Foundryside is a 2018 fantasy novel by Robert Jackson Bennett. It was first published by Crown Publishing Group on August 21, 2018.

Synopsis
In the city of Tevanne, where "scriving" — the systematization and mass production of sigils — has enabled the industrialization of magic, Sancia Grado is a thief hired to steal a powerful magical artifact... one which has a mind of its own.

Reception
Kirkus Reviews considered it "grand entertainment" (if one can "accept the notion that the laws of gravity are just suggestions"), with Sancia being "a gamin version of the Tom Cruise of Mission Impossible, and police officer Gregor Dandolo "worthy of Umberto Eco".

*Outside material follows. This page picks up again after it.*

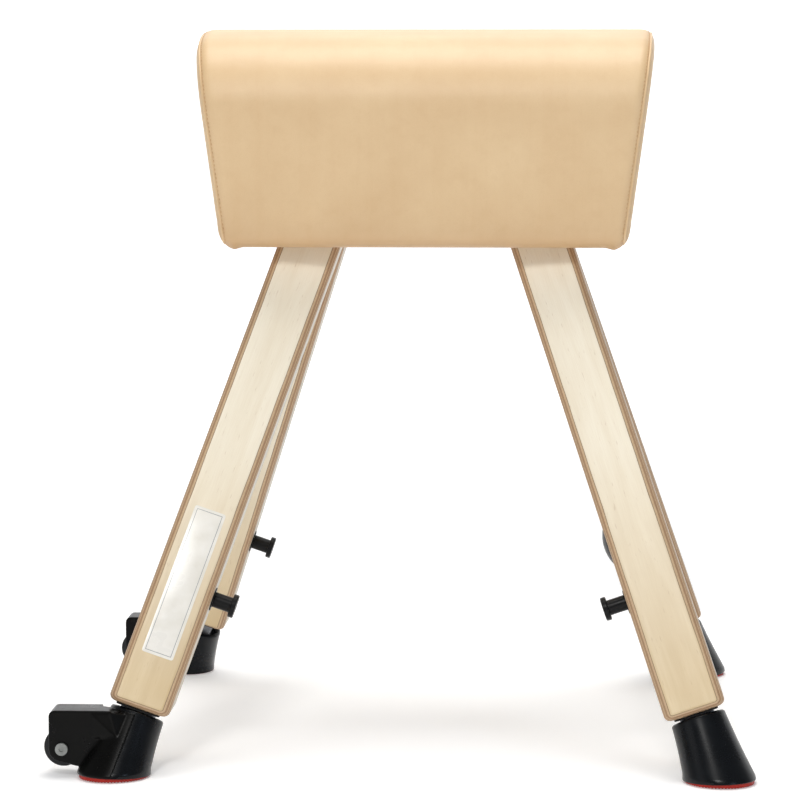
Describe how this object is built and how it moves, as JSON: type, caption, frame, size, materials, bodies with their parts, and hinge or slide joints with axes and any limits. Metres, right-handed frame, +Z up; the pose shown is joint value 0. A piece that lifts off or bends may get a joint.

The Verge described it as "essentially a cyberpunk novel, trapped in the clothes of an epic fantasy", and "pressingly modern and relevant", lauding both the "enthralling heist" and the extent to which Bennett focused on "the ethics of capitalism".

Locus praised Bennett's depiction of "the general mayhem that follows in Sancia’s wake" as "complicated and believable, but never confusing", and called Sancia "an enjoyable protagonist" and "three-dimensional, marked by a massive case of PTSD and an inability to jettison her sense of empathy", but faulted scriving as not only overly complex, but "so interwoven with the politics [of Tevanne] that the first quarter or so of the book has been overtaken by infodumps".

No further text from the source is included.